Above program giving me 'not a prime number' output for all inputs...also the value of p is always zero and this shouldn't be the case...
Please help...badly stuck...
Your scanf() call must take the address of n. Furthermore you primality test fails for numbers smaller than 2. It is also better to return non-zero for true, zero otherwise, so that the value can directly be tested with if. And you should find a better name than find.
Try something like this:
#define TRUE 1
#define FALSE 0
int is_prime (int n)
{
int i;
if (n < 2)
return FALSE;
for (i = 2; i < n; i++) {
if (n % i == 0) {
return FALSE;
}
}
return TRUE;
}
int main()
{
int n;
printf ("enter number: ");
scanf ("%d", &n);
if (is_prime (n)) {
printf ("number is prime.\n");
}
else {
printf("number is not prime.\n");
}
return 0;
}
Various improvements are possible but I wanted to stay as close to your code as possible.
This looks like a student exercise so let me start by suggesting that the debugger is your friend. :)
Having said that, you may want to review the Sieve of Eratosthenes and leverage Wikipedia for a source of some good test content.
As already suggested, there are loads of potential improvements... I'd modify your "find" function to be more clear as follows:
bool IsPrime(unsigned int n)
{
unsigned int nCounter = 2;
while (n % nCounter++);
return (nCounter > n);
}
Prime's can't be negative and since you're asking a "TRUE/FALSE" question, the name and return type should enforce that contract.
Several issues:
scanf("%d", n); should be scanf("%d", &n); - you need to pass the address of n so scanf can update it (note that you risk a runtime error,
since the value of n most likely isn't a valid address value);
Implicit typing of functions such as find(int n) {...} is no longer supported as of the C99 standard, and it was never good practice to begin with. You should (and for C99 and later, must) provide a type specifier along with the function name in both function declarations and function definitions - int find( int n ) {...};
Similar to 2, a function declaration must be visible before a function is called; the simplest way to accomplish this is to move the function definition above the definition for main.
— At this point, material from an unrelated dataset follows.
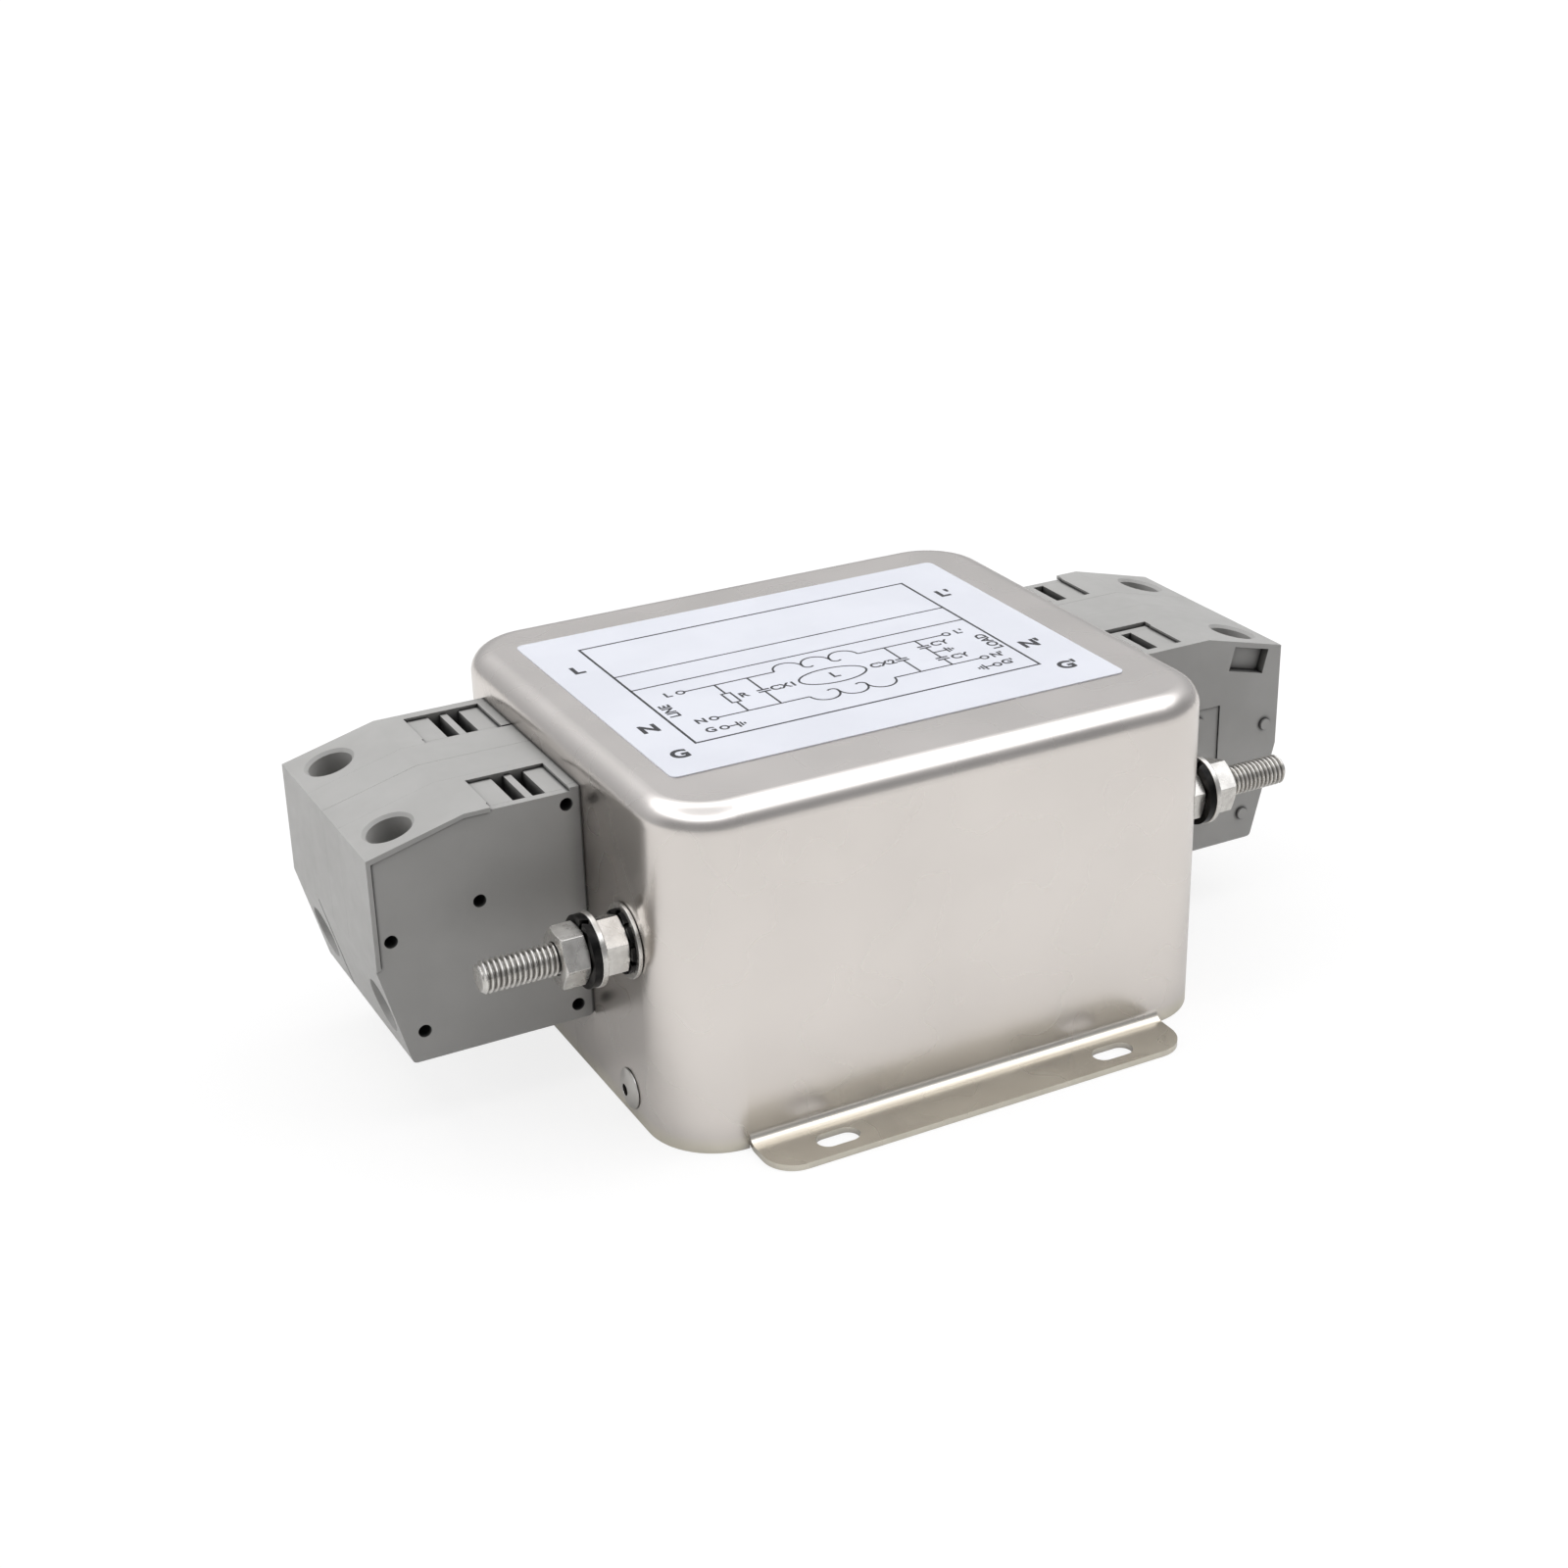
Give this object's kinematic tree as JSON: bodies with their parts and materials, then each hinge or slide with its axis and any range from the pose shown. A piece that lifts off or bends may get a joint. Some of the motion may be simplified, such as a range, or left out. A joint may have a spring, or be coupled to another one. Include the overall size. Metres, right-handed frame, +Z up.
{
  "type": "emi line filter",
  "caption": "Chassis-mount mains EMI line filter: plated drawn steel case with slotted flanges, grey screw terminals and a threaded ground stud at each end, circuit label on top.",
  "frame": {"origin": "centre of the case's plan, on the mounting face under the flanges", "axes": "+X from the LINE end to the LOAD end, +Y away from the ground studs' side, +Z up out of the mounting face towards the label"},
  "size_m": [0.1962, 0.122, 0.0672],
  "materials": {
    "plated_case": "satin bright nickel plate on drawn steel",
    "plated_steel": "satin nickel plate",
    "label_film": "matt film with black print",
    "black_steel": "blackened spring steel",
    "zinc_hardware": "bright stainless steel",
    "terminal_plastic": "fine eroded grey polyamide",
    "cover_plastic": "fine eroded grey polyamide",
    "clip_plastic": "grey polyamide",
    "clamp_steel": "zinc plated steel",
    "tinned_copper": "tinned copper",
    "enamelled_copper": "enamelled copper wire",
    "tray_plastic": "black polyamide",
    "core_coating": "epoxy coated ferrite",
    "board_laminate": "glass epoxy laminate",
    "x_capacitor_case": "moulded capacitor box",
    "y_capacitor_coating": "dipped ceramic disc",
    "resistor_coating": "lacquered resistor",
    "lead_insulation": "black sleeved wire"
  },
  "bodies": {
    "root": {"case": "plated_case", "base_cover": "plated_steel", "cover_rivets": "plated_steel", "label": "label_film", "line_ground_bolt": "zinc_hardware", "line_wall_washer": "zinc_hardware", "line_lock_washer": "black_steel", "line_inner_nut": "zinc_hardware", "line_flat_washer": "zinc_hardware", "line_spring_washer": "black_steel", "line_outer_nut": "zinc_hardware", "load_ground_bolt": "zinc_hardware", "load_wall_washer": "zinc_hardware", "load_lock_washer": "black_steel", "load_inner_nut": "zinc_hardware", "load_flat_washer": "zinc_hardware", "load_spring_washer": "black_steel", "load_outer_nut": "zinc_hardware", "line_n_housing": "terminal_plastic", "line_n_side_cover": "cover_plastic", "line_n_clip_frame": "clip_plastic", "line_n_clamp_cage": "clamp_steel", "line_n_clamp_screw": "clamp_steel", "line_n_current_bar": "tinned_copper", "line_l_housing": "terminal_plastic", "line_l_side_cover": "cover_plastic", "line_l_clip_frame": "clip_plastic", "line_l_clamp_cage": "clamp_steel", "line_l_clamp_screw": "clamp_steel", "line_l_current_bar": "tinned_copper", "load_n_housing": "terminal_plastic", "load_n_side_cover": "cover_plastic", "load_n_clip_frame": "clip_plastic", "load_n_clamp_cage": "clamp_steel", "load_n_clamp_screw": "clamp_steel", "load_n_current_bar": "tinned_copper", "load_l_housing": "terminal_plastic", "load_l_side_cover": "cover_plastic", "load_l_clip_frame": "clip_plastic", "load_l_clamp_cage": "clamp_steel", "load_l_clamp_screw": "clamp_steel", "load_l_current_bar": "tinned_copper", "line_spacer_n": "terminal_plastic", "line_spacer_l": "terminal_plastic", "load_spacer_n": "terminal_plastic", "load_spacer_l": "terminal_plastic", "component_tray": "tray_plastic", "choke_core": "core_coating", "choke_winding_n": "enamelled_copper", "choke_winding_l": "enamelled_copper", "circuit_board": "board_laminate", "x_capacitor_line": "x_capacitor_case", "x_capacitor_load": "x_capacitor_case", "y_capacitor_n": "y_capacitor_coating", "y_capacitor_l": "y_capacitor_coating", "discharge_resistor": "resistor_coating", "winding_lugs": "tinned_copper", "lug_screws": "clamp_steel", "board_leads": "lead_insulation"}
  },
  "joints": []
}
If you don't want to do that, then you need to add the declaration int find(int n); somewhere before find is called.
Note that you can speed up the primality test in a couple of ways. First, you can skip testing against even factors; if a number is divisible by a multiple of 2, then it's divisible by 2, and you would have already checked for that. Secondly, you don't need to test all factors up to n - 1; you only need to test factors up to the square root of n. You can put that all together like so:
if ( n < 2 )
return 0; // zero indicates false
if ( n == 2 )
return 1; // non-zero indicates true
int result = n % 2;
for ( int i = 3; result && i * i <= n; i += 2 ) // loops as long as result
result = n % i; // is non-zero, only tests
// against odd numbers up to
return result; // sqrt(n)